Küçükkaya aynı soruyu İmmaoğlu’na da yöneltti:
“Öncellikle şuradan başlayalım, ‘YSK’nın verdiği bir kararı seçimin yenilenmesini istedik ama CHP istemedi’ yorumu tamamıyla yanlış bir yorum niye yanlış olduğunu izah edeceğim. Öncelikle şunu söyleyeyim: 31 Mart gecesine dönelim, 31 Mart gecesi hızlıca hatırlayalım hatta böyle saat saat hatırlayalım, 31 Mart gecesinde öncelikle mesela ne oldu, 21 saat olmadı ki seçim kapanalı bir televizyon kanallarının bir kısmı aynen burada göründüğü gibi yüzde 63,84 rakibimize yüzde 33,93 bize bir açıklama, yasakları çiğneyerek nereden güç alıyorsa bir süreç başlattı. Daha sonra bu süreç devam ettiği hatta burada sizin fotoğrafınız var. Çünkü Anadolu Ajansı (AA) yaklaşık 2 saat 30 dakikadır veri alamıyoruz diye yayın yapıyordunuz bu esnada. ve bu veri almama kısmı tam 12 saate yakın sürdü.

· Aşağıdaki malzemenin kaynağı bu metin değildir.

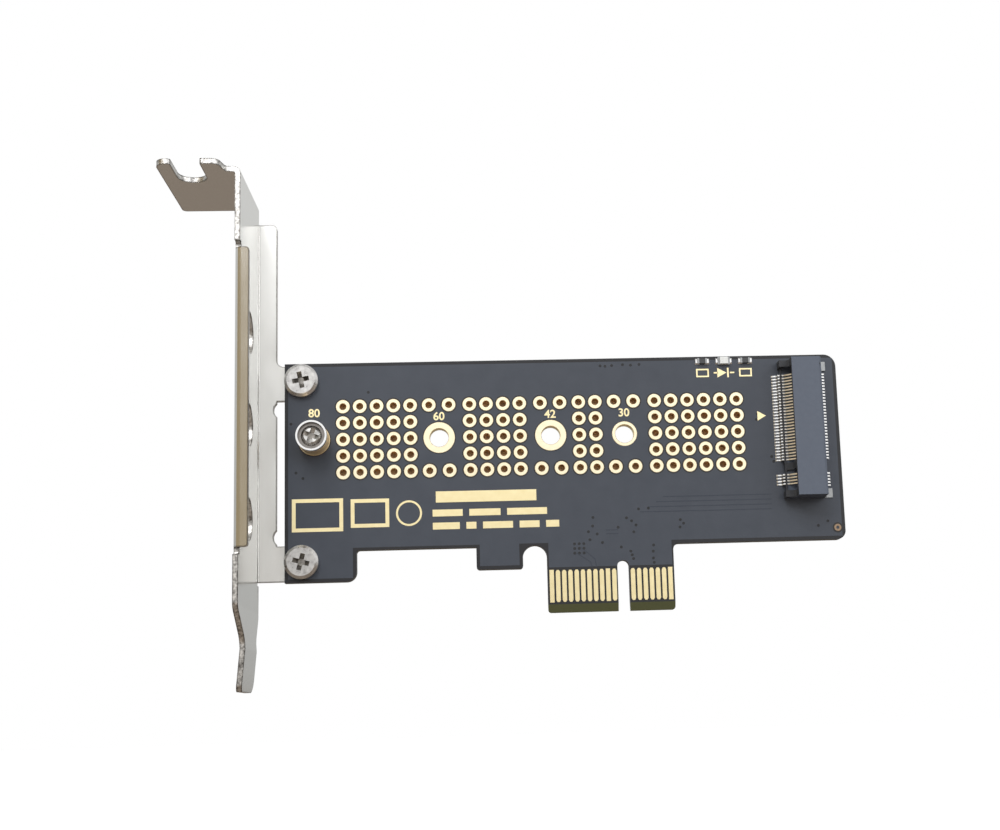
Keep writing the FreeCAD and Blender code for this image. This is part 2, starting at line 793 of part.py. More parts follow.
def upper_contacts():
    """Contacts over the drive, soldered behind the socket."""
    half = pin_thickness / 2
    run = socket_floor_top + half
    bend = socket_back + upper_tail_reach
    stem = socket_back - socket_back_wall - half
    under_roof = socket_height - socket_roof_thickness - half
    path = [
        (socket_back + upper_tail_length, half),
        (bend + pin_tail_rise, half),
        (bend, run),
        (stem, run),
        (stem, under_roof),
        (upper_tip, under_roof),
    ]
    return pins(path, pin_first_upper, pin_counts_upper)


def hold_down(side):
    """Soldered metal angle behind one end of the socket."""
    outer = side * socket_half_length
    inner = side * (socket_half_length - hold_down_width)
    z_range = (min(inner, outer), max(inner, outer))
    pieces = [
        socket_block((socket_back, socket_back + hold_down_foot), (0, hold_down_thickness), z_range),
        socket_block((socket_back, socket_back + hold_down_thickness), (0, hold_down_height), z_range),
    ]
    return fuse_all(pieces)


# ---------------------------------------------------------------- small parts
def chip(size, cap, x, z, side, upright=False):
    """Small soldered block with a slightly larger metal cap on each end."""
    length, width, height = size
    step = 0.03
    half = length / 2

    def block(start, end, growth):
        across = width / 2 + growth
        rise = (0, height + growth)
        y_range = (-rise[1], 0) if side < 0 else (board_thickness, board_thickness + rise[1])
        along = (start, end)
        if upright:
            return box((x - across, x + across), y_range, (z + along[0], z + along[1]))
        return box((x + along[0], x + along[1]), y_range, (z - across, z + across))

    body = block(-half + cap, half - cap, 0)
    return fuse_all([block(-half, -half + cap, step), body, block(half - cap, half, step)])


def status_lamp_base():
    """Carrier of the surface-mounted lamp."""
    return chip(led_size, led_cap, lamp_position, board_top - chip_level, -1)


def status_lamp_lens():
    """Clear block on the lamp's carrier."""
    length, width, height = led_lens_size
    z = board_top - chip_level
    base = led_size[2]
    return box((lamp_position - length / 2, lamp_position + length / 2), (-base - height, -base),
               (z - width / 2, z + width / 2))


def converter():
    """Voltage converter behind the tongue, a flat moulded package with a bevelled top."""
    length, width, height = converter_size
    x, z = converter_place
    body = box((x - length / 2, x + length / 2), (board_thickness, board_thickness + height),
               (z - width / 2, z + width / 2))
    top = [edge for edge in body.Edges if edge.BoundBox.YMin > board_thickness + height / 2]
    return body.makeChamfer(0.12 * height, top)


def inductor():
    """Moulded power inductor with a flat terminal at each end."""
    length, width, height = inductor_size
    x, z = inductor_place
    lift = 0.15
    body = box((x - length / 2, x + length / 2), (board_thickness + lift, board_thickness + height),
               (z - width / 2, z + width / 2))
    upright = [edge for edge in body.Edges if edge.BoundBox.YLength > 0.5 * height]
    body = body.makeChamfer(0.15 * width, upright)
    terminals = []
    for side in (-1, 1):
        outer = x + side * length / 2
        inner = outer - side * inductor_terminal
        terminals.append(box((min(inner, outer), max(inner, outer)), (board_thickness, board_thickness + lift),
                             (z - width / 4, z + width / 4)))
    return fuse_all([body] + terminals)


def chip_group(size, cap, places, upright=False):
    """Like chips on the rear of the board."""
    return Part.makeCompound([chip(size, cap, x, z, 1, upright) for x, z in places])


# ---------------------------------------------------------------- export
def build_parts():
    """Every piece under the name of its node."""
    top_row = board_top - chip_level
    rear = board_thickness
    return {
        "circuit_board": circuit_board(),
        "edge_contacts_front": edge_contacts(-plating_thickness, 0),
        "edge_contacts_rear": edge_contacts(rear, rear + plating_thickness),
        "bracket": bracket(),
        "bracket_screws": bracket_screws(),
        "m2_standoff": standoff(),
        "m2_retaining_screw": retaining_screw(),
        "standoff_nut": rear_nut(),
        "m2_socket_housing": socket_housing(),
        "m2_lower_contacts": lower_contacts(),
        "m2_upper_contacts": upper_contacts(),
        "m2_hold_down_upper": hold_down(1),
        "m2_hold_down_lower": hold_down(-1),
        "lamp_resistor": chip(resistor_size, resistor_cap, lamp_resistor_position, top_row, -1),
        "sense_resistor": chip(resistor_size, resistor_cap, sense_resistor_position, top_row, -1),
        "status_lamp_base": status_lamp_base(),
        "status_lamp_lens": status_lamp_lens(),
        "power_converter": converter(),
        "power_inductor": inductor(),
        "feedback_resistors": chip_group(rear_resistor_size, rear_resistor_cap, rear_resistor_places, True),
        "small_capacitors": chip_group(small_capacitor_size, small_capacitor_cap, small_capacitor_places, True),
        "bulk_capacitors": chip_group(bulk_capacitor_size, bulk_capacitor_cap, bulk_capacitor_places),
    }


def main():
    os.makedirs("parts", exist_ok=True)
    for name, shape in build_parts().items():
        shape.exportStep("parts/" + name + ".step")
        print(name, "valid" if shape.isValid() else "INVALID", len(shape.Solids), round(shape.Volume, 3))


main()
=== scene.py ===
"""Looks of the M.2 adapter card: finishes for its CAD pieces, plating, print, vias, traces and solder.

Lengths are in millimetres in the row frame until MM turns them into metres.
"""

import bmesh
import bpy
import math
from mathutils import Matrix, Vector


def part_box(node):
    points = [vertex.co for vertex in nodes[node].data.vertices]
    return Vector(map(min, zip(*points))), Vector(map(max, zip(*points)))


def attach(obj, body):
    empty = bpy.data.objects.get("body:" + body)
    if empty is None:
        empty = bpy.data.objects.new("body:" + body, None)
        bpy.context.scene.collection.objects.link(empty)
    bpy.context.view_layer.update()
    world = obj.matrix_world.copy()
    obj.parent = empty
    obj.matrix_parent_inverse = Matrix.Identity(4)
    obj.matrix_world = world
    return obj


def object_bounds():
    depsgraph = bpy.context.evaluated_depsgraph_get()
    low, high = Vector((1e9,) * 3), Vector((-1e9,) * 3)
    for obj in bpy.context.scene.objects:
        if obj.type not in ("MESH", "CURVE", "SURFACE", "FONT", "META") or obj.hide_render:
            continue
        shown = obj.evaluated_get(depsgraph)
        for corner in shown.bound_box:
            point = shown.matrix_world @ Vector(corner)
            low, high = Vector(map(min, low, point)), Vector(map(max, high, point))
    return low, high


MM = 0.001
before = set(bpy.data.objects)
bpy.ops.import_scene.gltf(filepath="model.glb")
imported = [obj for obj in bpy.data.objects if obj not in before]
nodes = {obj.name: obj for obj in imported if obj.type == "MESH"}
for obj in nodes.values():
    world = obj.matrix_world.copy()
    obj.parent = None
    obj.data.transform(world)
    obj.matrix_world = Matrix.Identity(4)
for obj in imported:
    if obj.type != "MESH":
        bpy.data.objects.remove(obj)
cad_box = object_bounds()


def low(node):
    """Lowest corner of a CAD node in millimetres."""
    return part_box(node)[0] / MM


def high(node):
    """Highest corner of a CAD node in millimetres."""
    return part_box(node)[1] / MM


def middle(node):
    """Centre of a CAD node's box in millimetres."""
    return (low(node) + high(node)) / 2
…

Örneğin 23,30’da AA oylar yüzde 98,8 kaldı kafa kafaya olduğu andan itibaren ne olduysa sayın yıldırım ben seçimi kazandım diye açıklama yaptı. bu sürecin şu kadar sandık açıldı diye ben seçimi kazandım diye tam saat 23:25’te açıklama yapıldı. ve ne tesadüftür ki o esnada AA veri yayınını kesti. sonra biz 2:20 geçede sayın il başkanı ak parti adına açıklama yaptı. Fark biz 30 bin 86 sandığa göre kendi sayımlarını yapmışlar ve 4:35’te tekrar açıklama yaptı. 3 bin 870 oyla seçimi kazandık dedi rakam verdi kendi elindeki tutanakları göre. Yaklaşık 2 saat önce elimizdeki verilere göre ‘Biz kazandık’ dedik. Süreci sonuçlandıran açıklamasını yaptı bizi teyit eden.
29 binden indi diyor sayın Binali Yıldırım, 29 bin değil. 1 Nisan tutanakları burada 24 bin 57 fark. İlk tutanak 24 bin 57. Burada şunu unutmamaları lazım. 24 binle başlayan fark 13 binle sona erdi.”